Your project Soulnessless, the longest album in history, which includes both text and video, reflects on what you call a labour crisis in the cultural sector. Entertainment, art and music is often not thought of as labour, but passions, enabling promoters, labels, galleries and art institutions to not pay artists under the credo that artists are doing what they love. In Scandinavian countries, artists and art initiatives are eligible for grants. In Norway, the Norwegian Cultural Fund allocates public money to the free art sector, outside the major, government-supported institutions, and there are government stipends for artists. This, of course, does not mean that the expectation that artists should work for free has been eliminated, but a system for compensation is in place. What is your take on this model for compensating artists and art production?

I was raised in the US, and immigrated to Japan – both of which are cultures with nearly zero federal funding for art and music. So while I understand the logic of feeling entitled to a share of public funds created by one’s tax payments, I also am never surprised when those funds go to the most conservative cultural elements – like classical music halls, or galleries for housing old paintings. Similarly, I never forget futurism’s role as the official art of fascist Italy, or social realism’s role in totalitarian Chinese and Soviet regimes, etc. So both my sense of history and personal experience keeps me from ever being excited by news of countries that fund artists.

I am not really educated enough on your context to respond to your question with precision. However, it does trigger immediate reactions in me. I am sure there are limits to how funds can be used, for what types of content, etc. There is no federally funded culture that is not also entwined with the boundaries of moral acceptability within that culture – what constitutes pornography, what warrants censorship, etc. Within a highly liberal humanist society, those boundaries may appear quite open, but of course they remain nonetheless. If you are telling me that the majority of Scandinavian artists do not experience conflicts of interest between their work and dominant cultural practices, and they easily receive federal funding, then that strikes me as an indicator of conservatism. You know, that brand of conservatism held by liberals who cannot fathom their own conservatism. This is simply the image your statement conjures for me.

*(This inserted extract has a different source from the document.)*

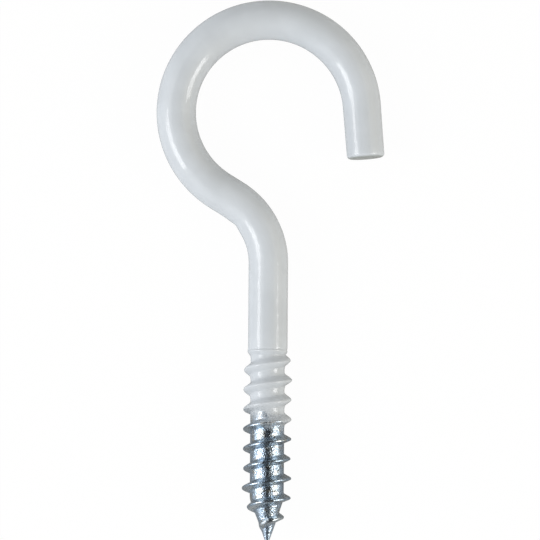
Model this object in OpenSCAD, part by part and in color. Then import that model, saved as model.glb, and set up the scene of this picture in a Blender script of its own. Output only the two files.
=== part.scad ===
// Screw hook: one steel wire with a wood screw's thread rolled on one end and an open bow
// bent at the other. The bow, the shank and the upper turns of the thread wear a white coat,
// and the rest of the thread is bare zinc-plated steel.
//
// The hook lies flat, with its bends in the XY plane. The origin is on the screw's axis
// where the thread meets the shank, +Y runs to the bow and -Y to the point.

/* [Wire] */
// Diameter of the wire with its coat
wire_d = 5.8; // [5.5:0.1:8]
// Straight shank from the thread to the neck
shank_l = 13.3; // [4:0.1:60]
// Length over which the shank narrows to the thread's core
collar_l = 0.5; // [0.3:0.1:1.5]

/* [Bow] */
// Inside diameter of the bow
bow_d = 21.6; // [16:0.1:40]
// Radius of the neck's bend, to the middle of the wire
neck_r = 11.1; // [9:0.1:20]
// Straight wire between the neck's bend and the bow
neck_l = 2.3; // [1:0.1:6]
// Straight arm that ends the hook
arm_l = 8; // [3:0.1:14]
// How far the arm leans away from the shank, in degrees
arm_lean = 4.5; // [0:0.5:20]
// Rounding on the edge of the arm's cut end
end_round = 0.5; // [0.2:0.1:1.5]

/* [Thread] */
// Length of the threaded end with its point
thread_l = 27.8; // [22:0.1:60]
// Diameter over the thread's crest
thread_d = 7.1; // [6.6:0.1:9]
// Diameter of the core between the turns
core_d = 5.1; // [4.4:0.1:5.3]
// Rise of the thread in one turn
pitch = 2.9; // [2.6:0.1:4]
// Width of a bare ridge at its foot
ridge_w = 1.5; // [1.1:0.1:1.9]
// Width of the flat along a ridge's crest
crest_w = 0.25; // [0.15:0.05:0.4]
// Direction in which the ridge leaves the point, in degrees round the axis from +X
ridge_turn = 115; // [0:5:355]
// Turns over which the ridge dies away as it runs into the shank
fade_turns = 1.2; // [0.8:0.1:1.6]

/* [Point] */
// Length of the tapered point
point_l = 6.1; // [4.5:0.1:9]
// Radius that blunts the tip
tip_r = 0.45; // [0.2:0.05:0.8]
// Height above the tip at which the ridge starts
ridge_from = 1.6; // [1:0.1:3]
// Climb over which the ridge reaches its full height
rise_l = 1.9; // [1:0.1:3]

/* [Coat] */
// Length of the bare end, from the tip to the edge of the coat
bare_l = 18; // [12:0.5:20]
// Width of a coated ridge at its foot, where the coat fills the corners
coated_w = 2.2; // [2:0.1:2.4]

/* [Hidden] */

wire_r = wire_d / 2;
core_r = core_d / 2;
bow_r = bow_d / 2 + wire_r;
crest_h = (thread_d - core_d) / 2;

// The neck leans just far enough to bring the bow's middle onto the screw's axis.
reach = bow_r + neck_r;
neck_angle = acos(neck_r / norm([reach, neck_l])) - atan(neck_l / reach);
bow_angle = neck_angle + 180 - arm_lean;

// The straight pieces of the wire run this far into the bends, on a bevelled end, and the
// bends are a hair thinner, so that all of them share volume and the hook is one solid.
lap = 0.05;
lap_skin = 0.005;

// Cone from the blunted tip to the core: its half angle, and where it leaves the tip's round.
tip_reach = [point_l - tip_r, core_r];
point_angle = atan2(tip_reach.y, tip_reach.x) - asin(tip_r / norm(tip_reach));
tip_edge = tip_r * (1 - sin(point_angle));

// The last of the ridge is buried in the shank, this many turns above the collar.
buried_turns = 0.7;
ridge_to = thread_l + buried_turns * pitch;

// The ridge's foot widens over this length where it passes under the coat, and its straight
// flanks turn hollow, as the coat has run into the corners.
coat_l = 1.5;
bare_power = 1;
coated_power = 1.6;

// The skin of the thread is laid in steps, so many to a turn. It begins below the ridge, where
// its turns crowd together so as to close on the tip.
STEPS = 32;
FIRST = -STEPS;
COAT = round(STEPS * (bare_l - ridge_from) / pitch);
LAST = ceil(STEPS * (ridge_to - ridge_from) / pitch);
crowd_z = tip_r;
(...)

But yes, compensation for labor is a right – or so we are told. In reality, capitalism relies on economic imbalance, underpayment and slavery. Art is an industry, so these same problems exist for artists in various forms – only we are supposed to be grateful because we get to “do what we love,” right? As I have said many times, people in creative industries are the poster children for capitalism, precisely because we are thought to epitomize the potential for harmony between one’s desires and one’s means for income. Capitalism needs some labor group to personify this myth. It is us, in creative industries. Our labor is inseparable from this propaganda.

I suppose we could talk about this in a broader context – that of the Nordic Model. Would you say, within your discourse on a cultural labour crisis, that the Nordic Model could go some way to resolve some of the issues you have raised?

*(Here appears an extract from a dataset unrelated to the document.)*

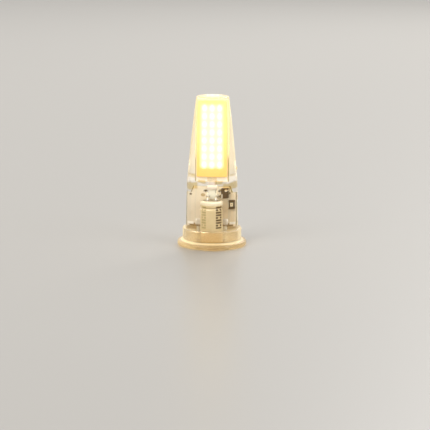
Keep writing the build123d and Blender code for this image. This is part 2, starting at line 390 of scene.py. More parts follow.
# Bodies of revolution: an outline of radius, height and corner rounding, turned round an upright axis
def roundedOutline(corners):
    outline = []
    for index, (r, z, radius) in enumerate(corners):
        here = Vector((r, z))
        if not radius:
            outline.append(here)
            continue
        before = (Vector(corners[index - 1][:2]) - here).normalized()
        after = (Vector(corners[(index + 1) % len(corners)][:2]) - here).normalized()
        half = before.angle(after) / 2
        reach = radius / math.tan(half)
        centre = here + (before + after).normalized() * (radius / math.sin(half))
        first, last = here + before * reach - centre, here + after * reach - centre
        arc = [first.lerp(last, step / cornerSteps) for step in range(cornerSteps + 1)]
        outline += [centre + spoke.normalized() * radius for spoke in arc]
    return outline


# Adds points along long straight stretches of an outline
def filled(outline, spacing):
    points = [outline[0]]
    for last, here in zip(outline, outline[1:]):
        count = max(1, math.ceil((here - last).length / spacing))
        points += [last.lerp(here, step / count) for step in range(1, count + 1)]
    return points


# reshape, if given, moves each point: it gets and returns x, y and z in mm
def turnedPiece(name, outline, segments, middle=(0, 0), closed=False, reshape=None):
    shape = bmesh.new()
    rings = []
    for point in outline:
        spokes = [2 * math.pi * i / segments for i in range(segments)] if point.x > 1e-6 else [0]
        ring = []
        for a in spokes:
            place = (middle[0] + point.x * math.cos(a), middle[1] + point.x * math.sin(a), point.y)
            ring.append(shape.verts.new([v * mm for v in (reshape(*place) if reshape else place)]))
        rings.append(ring)
    for below, above in zip(rings, rings[1:] + (rings[:1] if closed else [])):
        for i in range(segments):
            j = (i + 1) % segments
            face = [ring[at % len(ring)] for ring, at in ((below, i), (below, j), (above, j), (above, i))]
            shape.faces.new(list(dict.fromkeys(face)))
    return finished(name, shape)


# Capacitor: turned can, and a shrunk cream film with plain bars, dark on one side and faint on the other
capacitor = {
    "wall": 0.1,
    "bungRadius": 1.5,
    "bungDepth": 1.0,
    "bungSoft": 0.08,
    "grooveDrop": 1.5,
    "grooveDepth": 0.18,
    "grooveHalfHeight": 0.34,
    "grooveSoft": 0.2,
    "footSoft": 0.25,
    "rimSoft": 0.42,
    "rimLip": 0.3,
    "thinSoft": 0.03,
    "segments": 96,
    "film": (0.61, 0.48, 0.26),
    "filmLight": (0.72, 0.59, 0.35),
    "filmGrain": 500,
    "wrinkleGrain": 1100,
    "relief": 0.02,
    "rimColour": (0.82, 0.74, 0.56),
    "rimHighlightBand": 0.75,
    "rimHighlightSoft": 0.15,
    "darkPrint": (0.09, 0.045, 0.007),
    "darkAngle": 51,
    "darkHalfWidth": 21,
    "faintPrint": (0.42, 0.34, 0.16),
    "faintAngle": -46,
    "faintHalfWidth": 17,
    "angleSoft": 1.5,
    "printMargins": (0.7, 0.95),  # at the foot, at the top
    "printSoft": 0.05,
    "barPitch": 0.56,
    "barShare": 0.36,
    "splitEvery": 3,
    "splitAngle": 6,
    "wornGrain": 1500,
    "wornFrom": (0.30, 0.06),
}


def sleeveFinish():
    finish = Finish("sleeveFilm", Roughness=0.3, Coat_Weight=0.4, Coat_Roughness=0.12)
    low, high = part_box("capacitor_sleeve")
    middle = (low + high) / 2
    x, y, z = finish.axes()
    angle = finish.maths("ARCTAN2", x - middle.x, middle.y - y) * (180 / math.pi)
    row = (z - low.z) / (capacitor["barPitch"] * mm)
    bars = abs(row.maths("FRACT") - 0.5).under(capacitor["barShare"], capacitor["printSoft"])
    below, above = capacitor["printMargins"]
    inside = z.within(low.z + below * mm, high.z - above * mm, capacitor["printSoft"] * mm)
    every = capacitor["splitEvery"]
    split = (row / every).maths("FRACT").over(1 - 1 / every, 0.01)
    colour = finish.blend(finish.noise(capacitor["filmGrain"], 2), capacitor["film"], capacitor["filmLight"])
    # painted highlight: the film is lighter along its top rim
    rim = z.over(high.z - capacitor["rimHighlightBand"] * mm, capacitor["rimHighlightSoft"] * mm)
    colour = finish.blend(rim, colour, capacitor["rimColour"])
    worn = finish.noise(capacitor["wornGrain"], 2).over(*capacitor["wornFrom"])
    soft = capacitor["angleSoft"]
    for tone in ("faint", "dark"):
        away = abs(angle - capacitor[tone + "Angle"])
        gap = split * away.under(capacitor["splitAngle"], soft)
        strip = away.under(capacitor[tone + "HalfWidth"], soft) * (1 - gap)
        colour = finish.blend(strip * bars * inside * worn, colour, capacitor[tone + "Print"])
    finish.bump(finish.noise(capacitor["wrinkleGrain"], 2), capacitor["relief"] * mm)
    return finish.set(Base_Color=colour)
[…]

Again, I do not know enough to really respond properly, but what little I do know tells me to be skeptical. I know that most Nordic cultures are quite liberal, yet they also revolve around quite conventional and deeply rooted notions of family. Based on what I know of legalities around trans and queer issues, my sense is that most openness around issues of sexuality and gender relates to the potential for reconciliation or acceptance within dominant culture (legal recognition of gender changes, same sex marriage, etc.), and not with things that actually disrupt or refuse heteronormativity. Most mainstream LGBT culture – as something recognizable by straight and gender reconciled people – does not challenge heteronormativity. My personal sense of social and cultural mobility are always tempered by an understanding that the ways in which cultural minor experiences are manifested in dominant cultures are more about exploitation than accomplishment. Like, I can never forget this article I read in a Finnair magazine, talking about the equality and liberation experienced by Finnish women. Airline magazines are always such a cultural barometer for mainstream liberalism. So the photograph selected to visually support these statistics on women’s equality was a smiling female waitress delivering a cup of coffee. I love Finland, actually. If I were to live in Europe, it would be my first choice of places to live. But holy fuck…

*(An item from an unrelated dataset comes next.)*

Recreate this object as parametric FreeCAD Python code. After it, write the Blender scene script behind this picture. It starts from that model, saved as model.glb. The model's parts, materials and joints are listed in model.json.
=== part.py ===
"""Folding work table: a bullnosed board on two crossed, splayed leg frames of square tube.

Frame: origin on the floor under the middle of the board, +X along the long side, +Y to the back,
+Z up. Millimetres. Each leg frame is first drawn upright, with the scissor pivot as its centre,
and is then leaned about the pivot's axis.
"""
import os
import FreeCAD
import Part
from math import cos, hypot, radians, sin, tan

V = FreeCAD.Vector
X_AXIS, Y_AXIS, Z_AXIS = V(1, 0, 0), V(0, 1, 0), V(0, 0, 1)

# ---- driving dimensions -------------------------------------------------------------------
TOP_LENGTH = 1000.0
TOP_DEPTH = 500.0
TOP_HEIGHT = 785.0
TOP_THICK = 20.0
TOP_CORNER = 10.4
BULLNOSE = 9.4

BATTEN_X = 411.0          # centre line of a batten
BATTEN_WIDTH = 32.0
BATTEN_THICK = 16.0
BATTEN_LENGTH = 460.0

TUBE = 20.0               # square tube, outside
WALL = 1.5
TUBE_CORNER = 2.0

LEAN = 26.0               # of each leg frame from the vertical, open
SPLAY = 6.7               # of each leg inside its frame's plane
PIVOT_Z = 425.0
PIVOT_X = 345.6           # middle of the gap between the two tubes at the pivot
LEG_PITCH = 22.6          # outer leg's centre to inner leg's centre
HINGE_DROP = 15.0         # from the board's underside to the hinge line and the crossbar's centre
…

Exploring that further, do you find that there is full creative mobility within such a system?

As for mobility, my experience with things similar to the “Nordic Model” have producers creatively bound to two types of income. One is the grant – a lump sum – which makes the most sense for a person like myself who develops projects on my own time, with no direct relation between my hours of labor and payment. Grants make sense for projects that cannot be realized through a salary-based schedule. It sounds great in theory, but in reality I have been doing this for over 25 years, and I have never had one of my grant applications in any country approved. That is a fact. The second type of payment is standardized wage systems, where all participants in a festival or event are paid equally. This is usually a small amount equivalent to one or two days minimum wage, which can only make sense for local people who manage to be active enough to earn a living wage – which I cannot imagine being possible, nor productive. It means working at an industrial rhythm which would certainly not allow for the time required to develop the kinds of projects I produce. And, honestly, within an inescapable capitalist system, is it “fair” for people with totally different amounts of skill and experience to be paid the same? And if so, why must it be the more skilled who accept a lower wage, instead of overpaying the inexperienced? You know, overpaying the inexperienced is an option if we really wanted it to be one! So, again, I don’t mean to rain on your parade, but I feel obligated to present a kind of pragmatic counterpoint to the optimism or potential implied by your questions. I confess, this is also in part a rejection of a subtext of nationalism and Nordic pride that I feel lurks in the background. Sorry, I’m sure you know that I have extreme issues with Pride[TM] in all forms, so this is affecting my responses to your questions, which I feel contain a lot of positivist presumptions.